• Cleveland Fed President Beth Hammack signals that persistent inflation could warrant higher interest rates, warning that delaying action might require larger, more costly adjustments.
  • Broad price pressures across goods and services, including energy costs and health insurance, keep inflation above the Fed's 2% target.
  • Futures markets have begun pricing in potential rate moves, reflecting traders' views that policy may tighten if inflation proves entrenched.

Inflation Still Too High

Federal Reserve Bank of Cleveland President Beth Hammack said Thursday that inflation remains "too high" and that the central bank may need to consider raising interest rates if price pressures persist. Speaking at a conference in Cleveland, Hammack warned that delaying action could require larger, more costly policy adjustments down the road.

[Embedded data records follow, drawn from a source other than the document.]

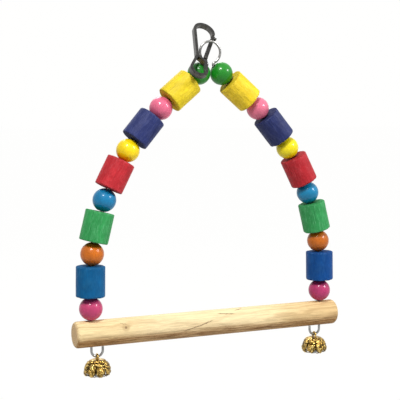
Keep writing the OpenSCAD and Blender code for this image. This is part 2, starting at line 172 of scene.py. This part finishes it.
class Look:
    """A material being built; each call adds one node or a few, and gives back their output."""

    def __init__(self, name):
        self.mat = bpy.data.materials.new(name)
        self.mat.use_nodes = True
        self.tree = self.mat.node_tree
        self.tree.nodes.clear()
        output = self.tree.nodes.new("ShaderNodeOutputMaterial")
        self.bsdf = self.tree.nodes.new("ShaderNodeBsdfPrincipled")
        self.tree.links.new(self.bsdf.outputs[0], output.inputs[0])

    def put(self, socket, value):
        if isinstance(value, bpy.types.NodeSocket):
            self.tree.links.new(value, socket)
        elif socket.type == "RGBA" and len(value) == 3:
            socket.default_value = (*value, 1.0)
        else:
            socket.default_value = value

    def node(self, kind, out=0, props=None, **inputs):
        """Inputs go by name, with _ for a space, or by number as i0, i1 and so on."""
        n = self.tree.nodes.new(kind)
        for k, v in (props or {}).items():
            setattr(n, k, v)
        for k, v in inputs.items():
            key = int(k[1:]) if k[0] == "i" and k[1:].isdigit() else k.replace("_", " ")
            self.put(n.inputs[key], v)
        return n.outputs[out]

    def local(self, centre, axis):
        """Coordinates in mm about a piece's centre, with Z along its axis."""
        turn = Vector(UP).rotation_difference(Vector(axis)).to_euler()
        where = self.node("ShaderNodeTexCoord", out="Object")
        return self.node("ShaderNodeMapping", props={"vector_type": "TEXTURE"}, Vector=where,
                         Location=tuple(centre), Rotation=tuple(turn), Scale=(MM, MM, MM))

    def scaled(self, vector, scale):
        return self.node("ShaderNodeMapping", Vector=vector, Scale=scale)

    def grain(self, vector, across, along):
        return self.scaled(vector, (across, across, along))

    def noise(self, vector, scale, detail=4.0, rough=0.5, seed=0.0, lean=0.0):
        return self.node("ShaderNodeTexNoise", props={"noise_dimensions": "4D"}, Vector=vector,
                         W=seed, Scale=scale, Detail=detail, Roughness=rough, Distortion=lean)

    def math(self, op, a, b=0.0, c=0.0):
        return self.node("ShaderNodeMath", props={"operation": op}, i0=a, i1=b, i2=c)

    def size(self, value):
        return self.math("ABSOLUTE", value)

    def times(self, a, b):
        return self.math("MULTIPLY", a, b)

    def line(self, value, slope, start):
        return self.math("MULTIPLY_ADD", value, slope, start)

    def wave(self, value):
        """A sine between 0 and 1."""
        return self.line(self.math("SINE", value), 0.5, 0.5)

    def length(self, *parts):
        total = self.times(parts[0], parts[0])
        for part in parts[1:]:
            total = self.math("ADD", total, self.times(part, part))
        return self.math("SQRT", total)

    def dot(self, vector, direction):
        return self.node("ShaderNodeVectorMath", out="Value",
                         props={"operation": "DOT_PRODUCT"}, i0=vector, i1=tuple(direction))

    def split(self, vector):
        n = self.tree.nodes.new("ShaderNodeSeparateXYZ")
        self.tree.links.new(vector, n.inputs[0])
        return n.outputs[0], n.outputs[1], n.outputs[2]

    def between(self, value, lo, hi, a=0.0, b=1.0):
        """From a to b, smoothly, as the value goes from lo to hi."""
        return self.node("ShaderNodeMapRange", props={"interpolation_type": "SMOOTHSTEP"},
                         i0=value, i1=lo, i2=hi, i3=a, i4=b)

    def ramp(self, fac, stops):
        n = self.tree.nodes.new("ShaderNodeValToRGB")
        self.tree.links.new(fac, n.inputs[0])
        elements = n.color_ramp.elements
        while len(elements) < len(stops):
            elements.new(0.5)
        for element, (at, rgb) in zip(elements, stops):
            element.position = at
            element.color = (*rgb, 1.0)
        return n.outputs[0]

    def mix(self, fac, a, b, how="MIX"):
        """Inputs 6 and 7, and output 2, are the colours of this node."""
        return self.node("ShaderNodeMix", out=2, props={"data_type": "RGBA", "blend_type": how},
                         i0=fac, i6=a, i7=b)

    def bump(self, height, depth_mm, strength=1.0, under=None):
        more = {} if under is None else {"Normal": under}
        return self.node("ShaderNodeBump", Height=height, Strength=strength,
                         Distance=depth_mm * MM, **more)

    def mark(self, at, start, end, normal, width):
        """A thin wavering mark between two points of a surface, in mm, that thins out at its ends."""
        start, end = Vector(start), Vector(end)
        run = (end - start).normalized()
        half = (end - start).length / 2
        off = self.node("ShaderNodeVectorMath", props={"operation": "SUBTRACT"},
                        i0=at, i1=tuple((start + end) / 2))
        aside = self.dot(off, Vector(normal).cross(run).normalized())
        along = self.dot(off, run)
        facing = self.dot(off, normal)
        waver = self.line(self.noise(at, 0.35, detail=3.0, rough=0.6, seed=width), 2.4, -1.2)
        gap = self.size(self.math("ADD", aside, waver))
        thin = self.between(self.size(along), 0.6 * half, half, 1.0, 0.0)
        drawn = self.times(self.between(gap, 0.2 * width, width, 1.0, 0.0), thin)
        return self.times(drawn, self.between(facing, -6.0, -4.0))

    def set(self, **inputs):
        for k, v in inputs.items():
            self.put(self.bsdf.inputs[k.replace("_", " ")], v)
        return self.mat


def bead_look(name, rgb, centre, axis, seed):
    """Turned bead, dyed and lacquered: faint grain under a glossy coat."""
    m = Look(name)
    base = linear(rgb)
    at = m.local(centre, axis)
    z = m.split(at)[2]

    streak = m.noise(m.grain(at, 1.0, 0.16), 0.9, detail=7.0, rough=0.62, seed=seed, lean=0.4)
    cloud = m.noise(at, 0.16, detail=3.0, seed=seed + 3.1)
    pores = m.noise(m.grain(at, 3.2, 0.4), 1.3, detail=2.0, seed=seed + 7.7)
    wood = m.ramp(streak, [(0.3, shade(base, 0.80)), (0.5, base), (0.72, shade(base, 1.10))])
    wood = m.mix(m.between(cloud, 0.35, 0.7), wood, shade(base, 0.84))
    wood = m.mix(m.between(pores, 0.66, 0.74, 0.0, 0.35), wood, shade(base, 0.5))

    # Darker round the two ends of the bore
    ends = m.between(m.size(z), BEAD_R * 0.82, BEAD_R * 0.99, 0.0, 0.45)
    wood = m.mix(ends, wood, shade(base, 0.42))

    lacquer = m.noise(at, 0.6, detail=3.0, rough=0.55, seed=seed + 1.3)
    normal = m.bump(lacquer, 0.15, 0.7)
    normal = m.bump(streak, 0.03, 0.6, normal)
    rough = m.between(cloud, 0.3, 0.75, 0.36, 0.5)
    return m.set(Base_Color=wood, Roughness=rough, Normal=normal,
                 Coat_Weight=0.4, Coat_Roughness=0.09, Specular_IOR_Level=0.15)


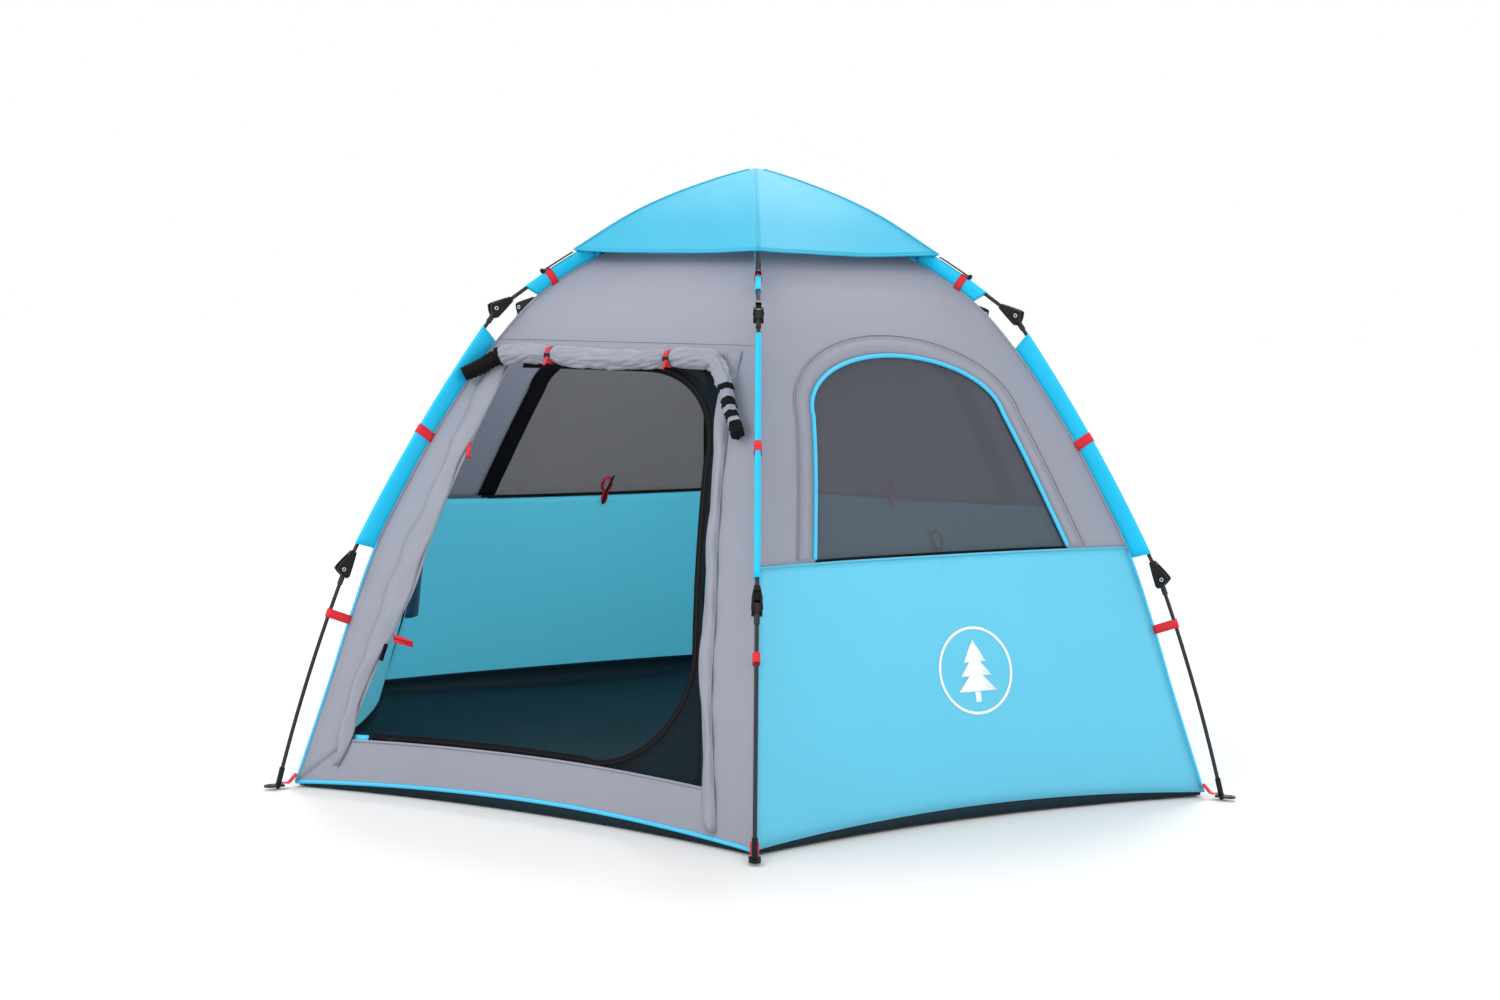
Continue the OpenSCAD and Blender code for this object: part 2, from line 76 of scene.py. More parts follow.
def set_camera():
    """The photograph's view: a little to the right of the door, at chest height."""
    yaw, pitch, roll = (math.radians(a) for a in CAMERA_TURN)
    ahead = Vector((-math.sin(yaw) * math.cos(pitch), math.cos(yaw) * math.cos(pitch), math.sin(pitch)))
    side = ahead.cross(UP).normalized()
    top = side.cross(ahead)
    right = side * math.cos(roll) + top * math.sin(roll)
    up = top * math.cos(roll) - side * math.sin(roll)
    data = bpy.data.cameras.new("camera")
    data.sensor_width = 36
    data.lens = CAMERA_LENS
    camera = bpy.data.objects.new("camera", data)
    turn = Matrix((right, up, -ahead)).transposed().to_4x4()
    camera.matrix_world = Matrix.Translation(CAMERA_PLACE) @ turn
    scene.collection.objects.link(camera)
    scene.camera = camera


def add_light(kind, name, place, power, target=(0, 0, 0.5)):
    data = bpy.data.lights.new(name, kind)
    data.energy = power
    lamp = bpy.data.objects.new(name, data)
    lamp.location = place
    lamp.rotation_euler = (Vector(target) - Vector(place)).to_track_quat("-Z", "Y").to_euler()
    scene.collection.objects.link(lamp)
    return data


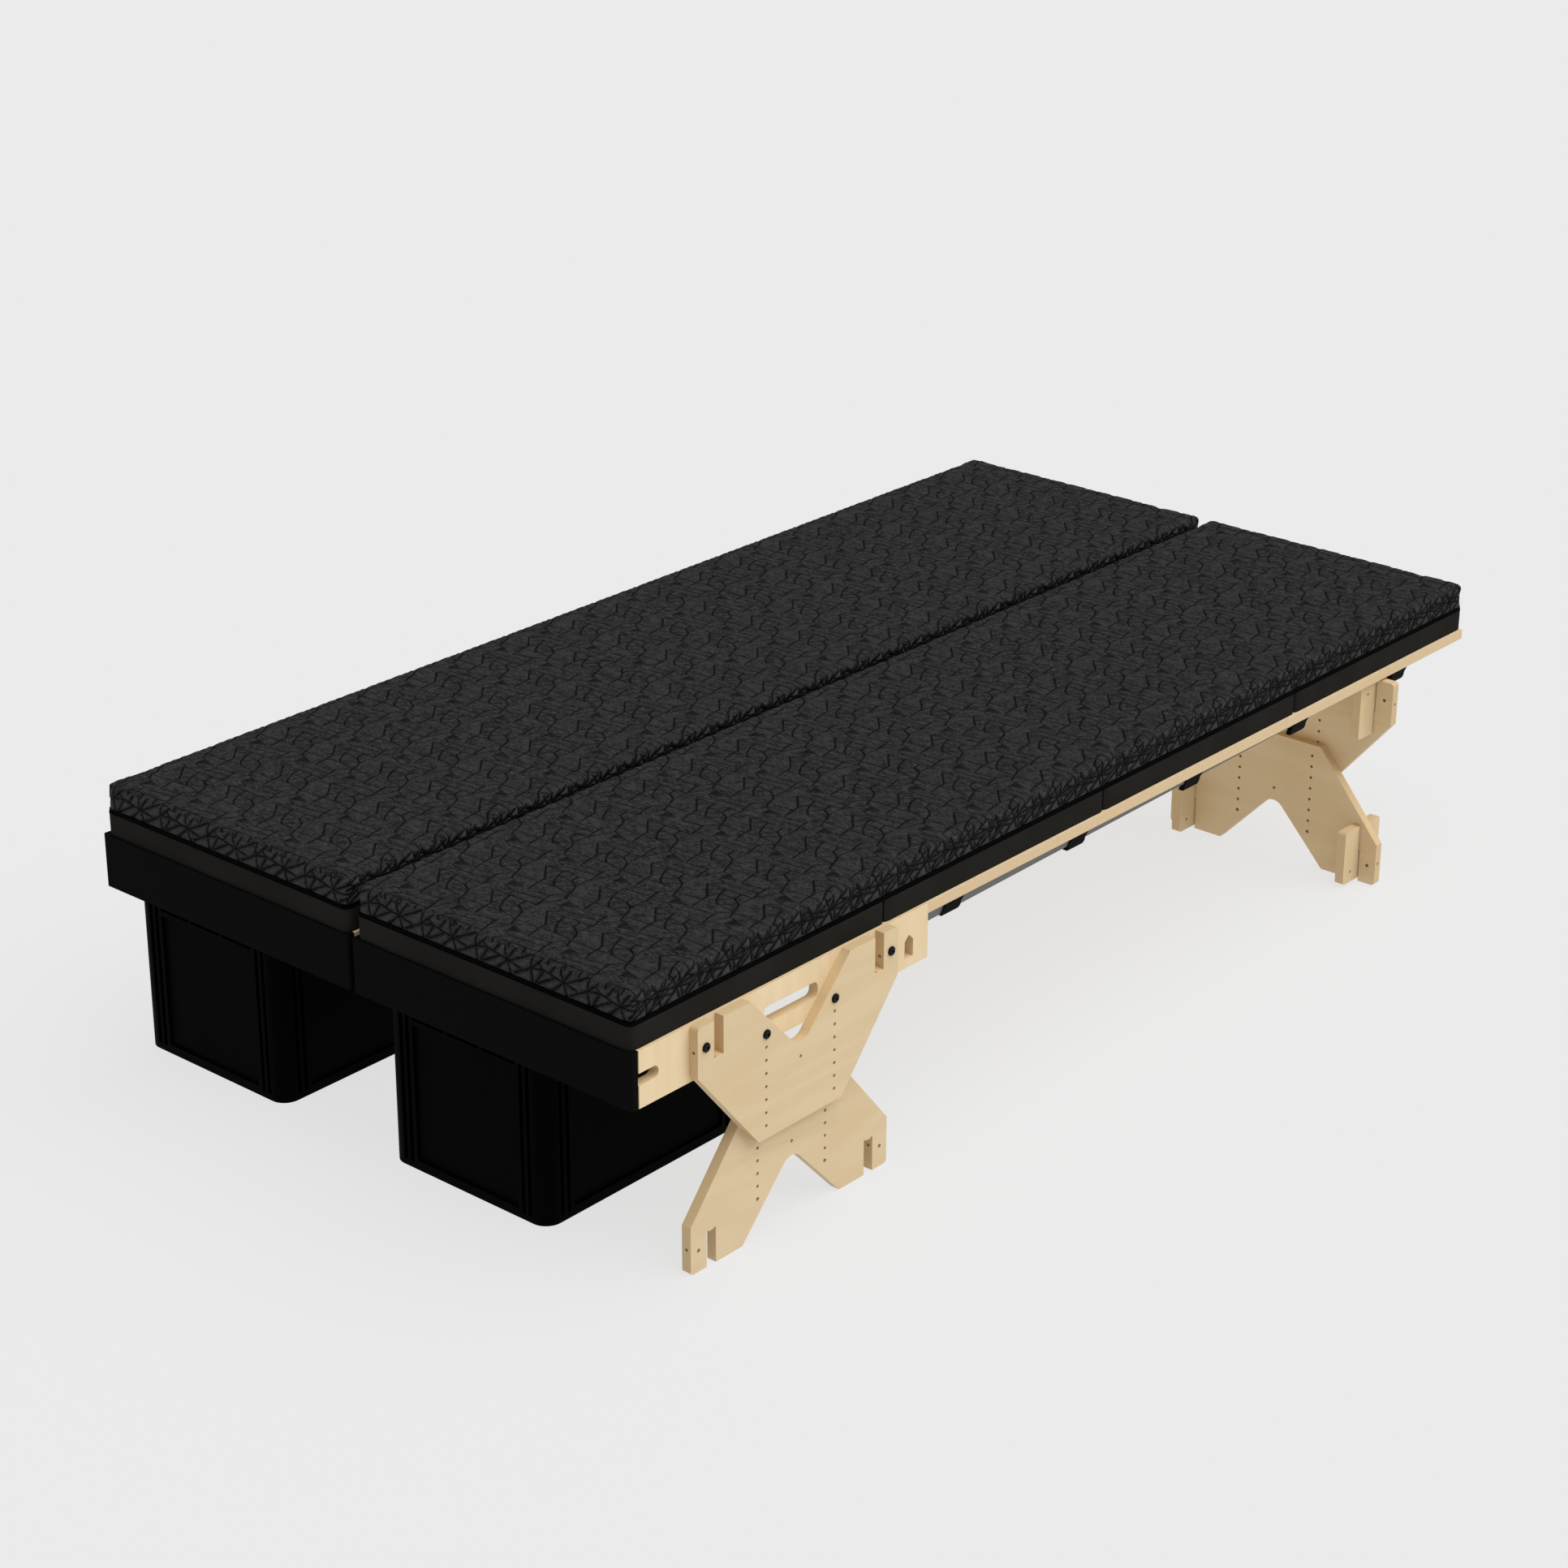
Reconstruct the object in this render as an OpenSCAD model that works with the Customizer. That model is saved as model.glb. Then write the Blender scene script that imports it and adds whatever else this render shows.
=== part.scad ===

"We have seen broad-based inflation pressures across goods and services," Hammack said. "Energy costs, health insurance, and software are notable drivers. If energy prices don't fall promptly, there is a risk that inflation remains elevated."

Implications for Policy

Hammack's remarks come amid a debate within the Fed about the pace and sequencing of any future rate adjustments. While she suggested a preference for a more restrictive stance given elevated inflation, she emphasized that current data uncertainties mean the Fed could hold in the near term while remaining ready to act.

The comments have already reverberated through financial markets. Futures markets have started pricing in possible rate moves ahead of near-term meetings, reflecting traders' expectations that policy may tighten if inflation proves persistent.

Broader Context

The messaging from Hammack echoes similar caution from other Fed officials, who have warned that postponing action could raise the ultimate costs of policy tightening. The central bank remains focused on inflation dynamics rather than employment, with energy price volatility and other factors continuing to influence consumer and business pricing decisions.

Without a clear cooling of inflation, expectations for future rate hikes could re-enter pricing, potentially affecting bond yields, equities, and financing conditions globally.

This article was updated to include market reaction details.